Bagi ormas dan kelompok yang tersinggung, baik bahwa membawa ini ke ranah hukum dan mengharapkan penegak hukum bertindak dengan bijaksana bukan seperti masa lalu yang selalu ujungnya diam seperti tidak berdaya. Hanya saja selanjutnya dengan “mengancam” kalau tidak berbuat apa-apa akan turun ke jalan. Hal ini justru menguntungkan gerombolan yang sedang mencari eksistensi yang telah terpancung itu. Panggung diperoleh dan bisa dimanfaatkan kelompok yang hendak mencari keuntungan sendiri. Lebih baik ide untuk melarang orang ini datang ke Sunda lagi seperti kehendak ormas yang ada. Penerimaan dan dukungan itu kehendak mereka agar kembali eksis. Tidak ada yang mau menerima, mendengar, dan mengundang tentu mereka akan redup dan tidak lagi bisa memperoleh panggung untuk kembali menekan-nekan kelompok lain.
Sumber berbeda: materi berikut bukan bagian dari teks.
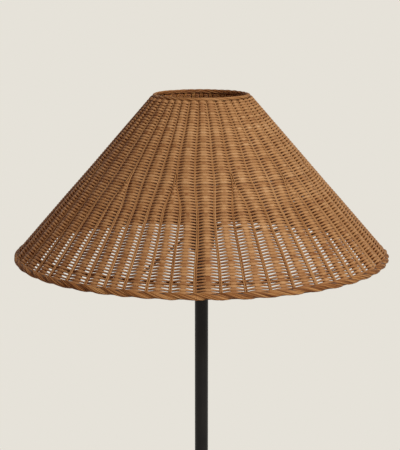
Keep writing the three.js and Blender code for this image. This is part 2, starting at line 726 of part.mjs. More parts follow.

Pemerintah daerah dan Kemenag, memegang peran penting untuk memberikan pendidikan dan pembinaan agar sumbu pendek dan mudah tersinggung itu lebih panjang. Kita bisa belajar banyak dari almarhum Gus Dur yang bisa becanda dengan tema-tema sensitif sebagai hal yang wajar. Sejatinya tidak mengurangi makna apapun itu, justru yang memperolok soal SARA justru kanak-kanak dan perlu belajar banyak. Tentu sepakat bahwa tidak sepantasnya becanda dengan apa yang menjadi bentuk “kebanggaan dan hal yang dihormati” pihak lain. Becanda saru dan jorok serta agama memang paling mudah, namun paling juga tidak bermutu.
Pelajaran berharga bagi kita semua agar lebih bijak dalam bersikap, berkata-kata, dan menyatakan sesuatu termasuk lelucon. Meras diri selalu benar dan pihak lain sebagai yang salah juga mulai diminimalisir. Hidup bersama itu mudah sejatinya ketika mau mengukur ke dalam diri sendiri apa yang dikatakan atau dilakukan itu menyingung atau tidak. Kalau aku tidak suka ya jangan melakukannya pada orang lain.